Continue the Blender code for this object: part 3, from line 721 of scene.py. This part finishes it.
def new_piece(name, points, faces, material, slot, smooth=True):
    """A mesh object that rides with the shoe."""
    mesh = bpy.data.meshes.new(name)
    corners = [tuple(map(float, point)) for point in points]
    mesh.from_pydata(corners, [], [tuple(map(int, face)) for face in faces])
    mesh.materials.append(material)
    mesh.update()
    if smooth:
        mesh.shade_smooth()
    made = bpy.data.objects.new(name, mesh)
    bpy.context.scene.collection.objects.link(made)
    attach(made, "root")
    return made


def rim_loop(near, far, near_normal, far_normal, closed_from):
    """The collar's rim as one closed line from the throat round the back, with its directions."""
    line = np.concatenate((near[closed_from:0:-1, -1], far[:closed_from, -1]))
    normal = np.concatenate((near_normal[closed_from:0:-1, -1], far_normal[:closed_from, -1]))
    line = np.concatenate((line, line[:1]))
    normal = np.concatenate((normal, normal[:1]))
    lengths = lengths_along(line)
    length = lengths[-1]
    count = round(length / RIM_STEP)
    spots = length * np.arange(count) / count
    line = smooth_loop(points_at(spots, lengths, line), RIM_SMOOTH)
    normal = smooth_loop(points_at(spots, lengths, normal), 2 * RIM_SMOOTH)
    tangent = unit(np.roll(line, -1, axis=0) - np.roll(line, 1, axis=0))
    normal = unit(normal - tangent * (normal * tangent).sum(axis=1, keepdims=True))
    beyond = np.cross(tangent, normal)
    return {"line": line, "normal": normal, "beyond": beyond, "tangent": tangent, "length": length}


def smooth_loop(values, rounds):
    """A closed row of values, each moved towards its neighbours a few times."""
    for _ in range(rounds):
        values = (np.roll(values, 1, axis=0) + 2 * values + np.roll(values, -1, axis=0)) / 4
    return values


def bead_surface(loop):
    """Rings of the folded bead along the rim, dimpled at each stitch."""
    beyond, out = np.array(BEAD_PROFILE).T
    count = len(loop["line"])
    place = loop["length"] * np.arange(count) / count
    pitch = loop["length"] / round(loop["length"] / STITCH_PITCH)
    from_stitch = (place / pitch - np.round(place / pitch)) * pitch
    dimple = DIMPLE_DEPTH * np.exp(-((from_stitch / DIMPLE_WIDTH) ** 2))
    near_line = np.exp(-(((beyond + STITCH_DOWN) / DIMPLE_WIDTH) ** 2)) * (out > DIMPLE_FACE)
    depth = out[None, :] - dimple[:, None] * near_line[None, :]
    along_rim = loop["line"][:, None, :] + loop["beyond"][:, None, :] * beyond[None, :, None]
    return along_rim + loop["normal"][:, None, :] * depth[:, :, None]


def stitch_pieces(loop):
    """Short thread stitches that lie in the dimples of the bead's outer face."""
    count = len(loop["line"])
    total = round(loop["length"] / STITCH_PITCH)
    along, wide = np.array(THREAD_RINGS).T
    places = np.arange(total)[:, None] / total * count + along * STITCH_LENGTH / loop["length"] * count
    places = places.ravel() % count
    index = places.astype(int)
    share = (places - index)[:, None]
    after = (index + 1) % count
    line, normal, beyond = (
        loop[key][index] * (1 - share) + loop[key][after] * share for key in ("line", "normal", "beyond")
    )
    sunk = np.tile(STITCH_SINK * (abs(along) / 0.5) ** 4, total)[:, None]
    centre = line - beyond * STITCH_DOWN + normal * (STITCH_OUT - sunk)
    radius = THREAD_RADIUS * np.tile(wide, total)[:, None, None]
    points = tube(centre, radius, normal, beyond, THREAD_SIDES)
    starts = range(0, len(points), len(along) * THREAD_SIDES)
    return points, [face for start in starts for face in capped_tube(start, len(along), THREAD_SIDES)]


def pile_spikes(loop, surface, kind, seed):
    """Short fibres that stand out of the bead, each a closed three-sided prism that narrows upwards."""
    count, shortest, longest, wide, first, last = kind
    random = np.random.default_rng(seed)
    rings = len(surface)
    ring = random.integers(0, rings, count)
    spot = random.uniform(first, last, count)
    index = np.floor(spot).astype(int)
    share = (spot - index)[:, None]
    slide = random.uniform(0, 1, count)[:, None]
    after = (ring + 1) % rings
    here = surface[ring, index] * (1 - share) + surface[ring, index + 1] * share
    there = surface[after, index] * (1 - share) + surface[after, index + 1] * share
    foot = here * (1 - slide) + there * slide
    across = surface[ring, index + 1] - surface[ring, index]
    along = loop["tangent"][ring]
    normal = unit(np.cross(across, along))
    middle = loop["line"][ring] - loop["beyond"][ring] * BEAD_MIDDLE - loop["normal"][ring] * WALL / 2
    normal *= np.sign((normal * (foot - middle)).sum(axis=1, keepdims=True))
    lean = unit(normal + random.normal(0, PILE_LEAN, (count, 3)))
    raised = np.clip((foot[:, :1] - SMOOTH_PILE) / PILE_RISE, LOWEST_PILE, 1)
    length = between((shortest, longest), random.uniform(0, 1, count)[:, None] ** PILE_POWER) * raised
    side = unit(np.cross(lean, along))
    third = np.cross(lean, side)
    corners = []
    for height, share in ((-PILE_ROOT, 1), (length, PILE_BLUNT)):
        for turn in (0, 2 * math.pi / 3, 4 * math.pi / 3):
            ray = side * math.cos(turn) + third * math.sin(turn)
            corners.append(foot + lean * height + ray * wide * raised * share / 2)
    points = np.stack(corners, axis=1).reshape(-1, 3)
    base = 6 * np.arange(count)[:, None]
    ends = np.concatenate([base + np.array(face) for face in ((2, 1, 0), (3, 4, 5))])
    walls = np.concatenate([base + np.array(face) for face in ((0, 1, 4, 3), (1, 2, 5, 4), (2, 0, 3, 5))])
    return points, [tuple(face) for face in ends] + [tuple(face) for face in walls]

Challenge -
Could you quote the material above in full, exactly as it stands?

Result of this exercise -
Continue the Blender code for this object: part 3, from line 721 of scene.py. This part finishes it.
def new_piece(name, points, faces, material, slot, smooth=True):
    """A mesh object that rides with the shoe."""
    mesh = bpy.data.meshes.new(name)
    corners = [tuple(map(float, point)) for point in points]
    mesh.from_pydata(corners, [], [tuple(map(int, face)) for face in faces])
    mesh.materials.append(material)
    mesh.update()
    if smooth:
        mesh.shade_smooth()
    made = bpy.data.objects.new(name, mesh)
    bpy.context.scene.collection.objects.link(made)
    attach(made, "root")
    return made


def rim_loop(near, far, near_normal, far_normal, closed_from):
    """The collar's rim as one closed line from the throat round the back, with its directions."""
    line = np.concatenate((near[closed_from:0:-1, -1], far[:closed_from, -1]))
    normal = np.concatenate((near_normal[closed_from:0:-1, -1], far_normal[:closed_from, -1]))
    line = np.concatenate((line, line[:1]))
    normal = np.concatenate((normal, normal[:1]))
    lengths = lengths_along(line)
    length = lengths[-1]
    count = round(length / RIM_STEP)
    spots = length * np.arange(count) / count
    line = smooth_loop(points_at(spots, lengths, line), RIM_SMOOTH)
    normal = smooth_loop(points_at(spots, lengths, normal), 2 * RIM_SMOOTH)
    tangent = unit(np.roll(line, -1, axis=0) - np.roll(line, 1, axis=0))
    normal = unit(normal - tangent * (normal * tangent).sum(axis=1, keepdims=True))
    beyond = np.cross(tangent, normal)
    return {"line": line, "normal": normal, "beyond": beyond, "tangent": tangent, "length": length}


def smooth_loop(values, rounds):
    """A closed row of values, each moved towards its neighbours a few times."""
    for _ in range(rounds):
        values = (np.roll(values, 1, axis=0) + 2 * values + np.roll(values, -1, axis=0)) / 4
    return values


def bead_surface(loop):
    """Rings of the folded bead along the rim, dimpled at each stitch."""
    beyond, out = np.array(BEAD_PROFILE).T
    count = len(loop["line"])
    place = loop["length"] * np.arange(count) / count
    pitch = loop["length"] / round(loop["length"] / STITCH_PITCH)
    from_stitch = (place / pitch - np.round(place / pitch)) * pitch
    dimple = DIMPLE_DEPTH * np.exp(-((from_stitch / DIMPLE_WIDTH) ** 2))
    near_line = np.exp(-(((beyond + STITCH_DOWN) / DIMPLE_WIDTH) ** 2)) * (out > DIMPLE_FACE)
    depth = out[None, :] - dimple[:, None] * near_line[None, :]
    along_rim = loop["line"][:, None, :] + loop["beyond"][:, None, :] * beyond[None, :, None]
    return along_rim + loop["normal"][:, None, :] * depth[:, :, None]


def stitch_pieces(loop):
    """Short thread stitches that lie in the dimples of the bead's outer face."""
    count = len(loop["line"])
    total = round(loop["length"] / STITCH_PITCH)
    along, wide = np.array(THREAD_RINGS).T
    places = np.arange(total)[:, None] / total * count + along * STITCH_LENGTH / loop["length"] * count
    places = places.ravel() % count
    index = places.astype(int)
    share = (places - index)[:, None]
    after = (index + 1) % count
    line, normal, beyond = (
        loop[key][index] * (1 - share) + loop[key][after] * share for key in ("line", "normal", "beyond")
    )
    sunk = np.tile(STITCH_SINK * (abs(along) / 0.5) ** 4, total)[:, None]
    centre = line - beyond * STITCH_DOWN + normal * (STITCH_OUT - sunk)
    radius = THREAD_RADIUS * np.tile(wide, total)[:, None, None]
    points = tube(centre, radius, normal, beyond, THREAD_SIDES)
    starts = range(0, len(points), len(along) * THREAD_SIDES)
    return points, [face for start in starts for face in capped_tube(start, len(along), THREAD_SIDES)]


def pile_spikes(loop, surface, kind, seed):
    """Short fibres that stand out of the bead, each a closed three-sided prism that narrows upwards."""
    count, shortest, longest, wide, first, last = kind
    random = np.random.default_rng(seed)
    rings = len(surface)
    ring = random.integers(0, rings, count)
    spot = random.uniform(first, last, count)
    index = np.floor(spot).astype(int)
    share = (spot - index)[:, None]
    slide = random.uniform(0, 1, count)[:, None]
    after = (ring + 1) % rings
    here = surface[ring, index] * (1 - share) + surface[ring, index + 1] * share
    there = surface[after, index] * (1 - share) + surface[after, index + 1] * share
    foot = here * (1 - slide) + there * slide
    across = surface[ring, index + 1] - surface[ring, index]
    along = loop["tangent"][ring]
    normal = unit(np.cross(across, along))
    middle = loop["line"][ring] - loop["beyond"][ring] * BEAD_MIDDLE - loop["normal"][ring] * WALL / 2
    normal *= np.sign((normal * (foot - middle)).sum(axis=1, keepdims=True))
    lean = unit(normal + random.normal(0, PILE_LEAN, (count, 3)))
    raised = np.clip((foot[:, :1] - SMOOTH_PILE) / PILE_RISE, LOWEST_PILE, 1)
    length = between((shortest, longest), random.uniform(0, 1, count)[:, None] ** PILE_POWER) * raised
    side = unit(np.cross(lean, along))
    third = np.cross(lean, side)
    corners = []
    for height, share in ((-PILE_ROOT, 1), (length, PILE_BLUNT)):
        for turn in (0, 2 * math.pi / 3, 4 * math.pi / 3):
            ray = side * math.cos(turn) + third * math.sin(turn)
            corners.append(foot + lean * height + ray * wide * raised * share / 2)
    points = np.stack(corners, axis=1).reshape(-1, 3)
    base = 6 * np.arange(count)[:, None]
    ends = np.concatenate([base + np.array(face) for face in ((2, 1, 0), (3, 4, 5))])
    walls = np.concatenate([base + np.array(face) for face in ((0, 1, 4, 3), (1, 2, 5, 4), (2, 0, 3, 5))])
    return points, [tuple(face) for face in ends] + [tuple(face) for face in walls]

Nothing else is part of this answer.